* begin *

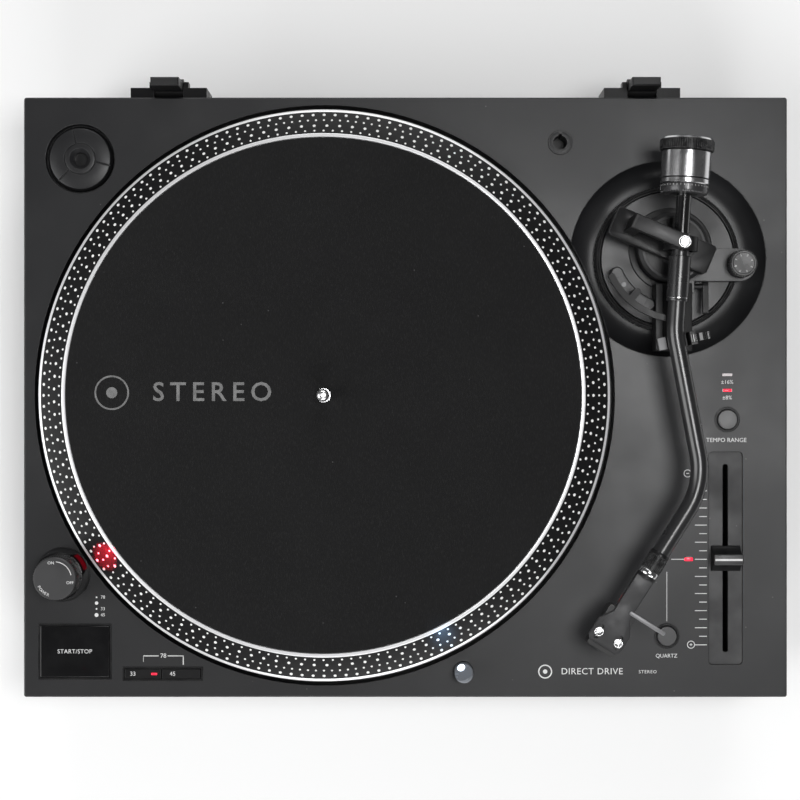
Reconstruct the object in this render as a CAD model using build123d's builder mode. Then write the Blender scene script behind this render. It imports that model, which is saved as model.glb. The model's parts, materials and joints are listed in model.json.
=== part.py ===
"""Direct-drive turntable record player, modelled as the pieces it comes apart into.

The frame: +X to the right, +Y to the back, +Z up, in millimetres. The origin is on the surface that
the feet stand on, in the middle of the whole object's footprint, hinges included.
"""

from build123d import *
import os
from math import cos, radians, sin

os.makedirs("parts", exist_ok=True)

# ---------------------------------------------------------------- driving dimensions
# Plinth
deck_width = 448.0
deck_depth = 352.0
deck_corner = 1.5
deck_thickness = 4.0
wall = 3.0
cabinet_height = 50.0
base_height = 14.0
base_inset = 3.0
base_thickness = 3.0
foot_height = 28.0
hinge_reach = 13.0          # how far the lid hinges stand out behind the cabinet

# Clearances
running_gap = 0.05          # radial, between a shaft and its bearing
sliding_gap = 0.3           # round a button or a knob in its hole
touch_gap = 0.1             # between faces that pass or rest without pressing

# Platter and motor, from the middle of the deck
platter_x = -47.4
platter_y = 1.1
platter_radius = 167.0
platter_gap = 3.3           # between the platter's rim and its well
platter_skirt = 8.0         # rim below the deck
platter_lip = 5.0           # top of the rim's vertical band, above the deck
platter_top = 15.0          # face that the mat lies on, above the deck
platter_land = 17.0         # top of the bright ring round the mat
land_outer = 151.4
land_inner = 149.3
platter_wall = 4.0
well_depth = 14.0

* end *

§ GIVEN REQUEST: Nothing should be left out: repeat all of the data exactly.

§ TASK SOLUTION:
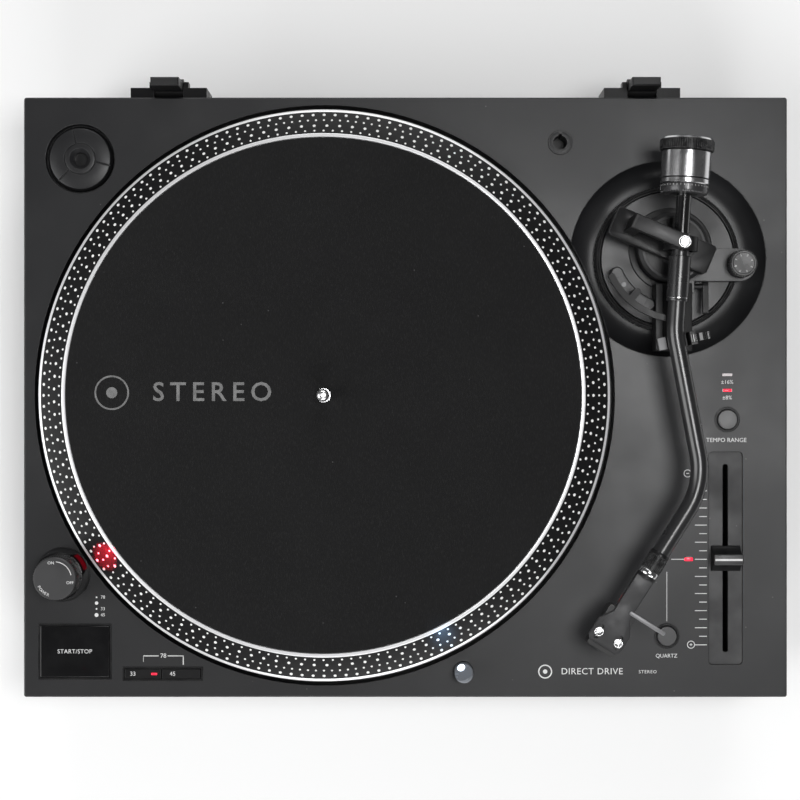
Reconstruct the object in this render as a CAD model using build123d's builder mode. Then write the Blender scene script behind this render. It imports that model, which is saved as model.glb. The model's parts, materials and joints are listed in model.json.
=== part.py ===
"""Direct-drive turntable record player, modelled as the pieces it comes apart into.

The frame: +X to the right, +Y to the back, +Z up, in millimetres. The origin is on the surface that
the feet stand on, in the middle of the whole object's footprint, hinges included.
"""

from build123d import *
import os
from math import cos, radians, sin

os.makedirs("parts", exist_ok=True)

# ---------------------------------------------------------------- driving dimensions
# Plinth
deck_width = 448.0
deck_depth = 352.0
deck_corner = 1.5
deck_thickness = 4.0
wall = 3.0
cabinet_height = 50.0
base_height = 14.0
base_inset = 3.0
base_thickness = 3.0
foot_height = 28.0
hinge_reach = 13.0          # how far the lid hinges stand out behind the cabinet

# Clearances
running_gap = 0.05          # radial, between a shaft and its bearing
sliding_gap = 0.3           # round a button or a knob in its hole
touch_gap = 0.1             # between faces that pass or rest without pressing

# Platter and motor, from the middle of the deck
platter_x = -47.4
platter_y = 1.1
platter_radius = 167.0
platter_gap = 3.3           # between the platter's rim and its well
platter_skirt = 8.0         # rim below the deck
platter_lip = 5.0           # top of the rim's vertical band, above the deck
platter_top = 15.0          # face that the mat lies on, above the deck
platter_land = 17.0         # top of the bright ring round the mat
land_outer = 151.4
land_inner = 149.3
platter_wall = 4.0
well_depth = 14.0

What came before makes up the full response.